Голос Лисапеты дрожал и вибрировал, в нем жили одновременно страх и надежда. Пожалуй, надежды даже больше. Она вытянула вперед свои по-мужски широкие и крепкие руки, развернула ладонями вверх, как в молитве.
– Обещаю. – Тьма пришла в движение, и белый череп качнулся из стороны в сторону, словно кивая. – Ты получишь назад своего мужчину. Это в моих силах.
– Я видела его тело… – Надежда в голосе Лисапеты почти истаяла. – Я видела то, что от него осталось.
– И ты видишь меня! Ты же меня видишь?! Ты понимаешь, на что я способна сейчас, и на что буду способна, когда ко мне вернутся все мои силы?
Лисапета ничего не ответила, она громко всхлипнула, утерла свое некрасивое лицо. Оно было мокрым то ли от тумана, то ли от слез.
– Я видела огонь… – Она запрокинула голову, всматриваясь в существо, зависшее над ней. – Тебе ведь уже дали силы! Сколько их было? Трое?
– Двое. – Тень раздраженно качнулась из стороны в сторону. – Две никчемные грязные душонки, мерзкая отрава, а не еда! Отдай мне девочку. Последняя жертва, и мы все станем свободы.
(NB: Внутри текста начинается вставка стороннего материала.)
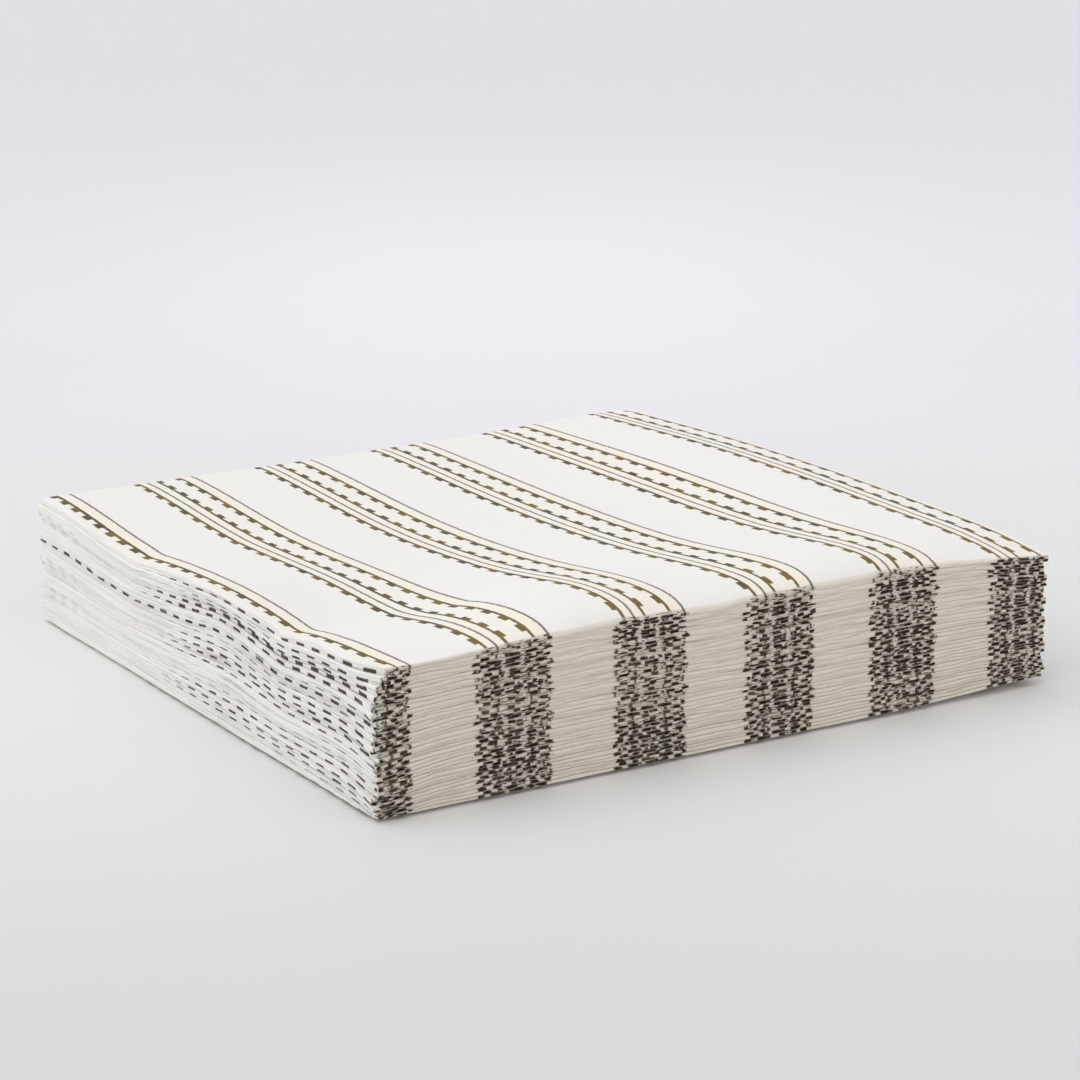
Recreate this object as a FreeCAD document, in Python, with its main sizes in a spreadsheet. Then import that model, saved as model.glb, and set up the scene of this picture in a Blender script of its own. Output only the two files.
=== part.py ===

Мы с тобой! Каждая получит то, что хотела. Давай же!
Из лежащей тут же на песке сумки Лисапета достала толстую восковую свечу в старом бронзовом подсвечнике.
– Это подарок Максима. – Она ласково погладила кованый лепесток подсвечника. – Он нашел его в башне, в ворохе мусора.
– Я знаю. – Агния злилась. Агнии не терпелось, но она боялась спугнуть свою единственную союзницу. – Это мой, я зажигала в нем свечу, когда принимала ванну. Ты должна знать, я тебе рассказывала. Помнишь?
Лисапета молча кивнула, а потом прошептала:
– Я видела твою ванну. Я хотела, как ты… Почему одним все, а другим ничего?! – Ее голос сорвался на крик.
– И у тебя все будет. – Костлявая рука погладила Лисапету по голове. Погладила так, что в воздух взмыли клочья ее волос. Лисапета, кажется, ничего не почувствовала, она была погружена в свои собственные убийственно болезненные воспоминания.
– Я все сделала, как ты… – Ее голос сделался мечтательным. – Ванна уже была наполнена. Даже бокал вина там уже стоял. У нее, у этой девчонки, было вино, а у меня был мой подсвечник. И свеча!
Мирослава резким движением пригладила свои волосы, сжала виски руками. У Лисапеты был подсвечник и, вероятнее всего, запасные ключи от ее квартиры. У Лисапеты было непреодолимо-острое желание принять ванну, почувствовать себя, если не Агнией Горисветовой, то хотя бы Мирославой Мирохиной.
В какой момент она стала терять рассудок? В тот самый, когда погрузилась в жертвенную чашу, искусно замаскированную под ванну? Или когда начала слышать вкрадчивый шепот в своей голове?
Что это было? Что приготовила для нее Агния? Такую же считалочку, как для них с Артемом? Или одинокую несчастную женщину нужно брать другим? Обещанием вернуть любимого. Вернуть любым – живым или мертвым. Потому что для такой безумной любви грань между живым и неживым не имеет никакого значения!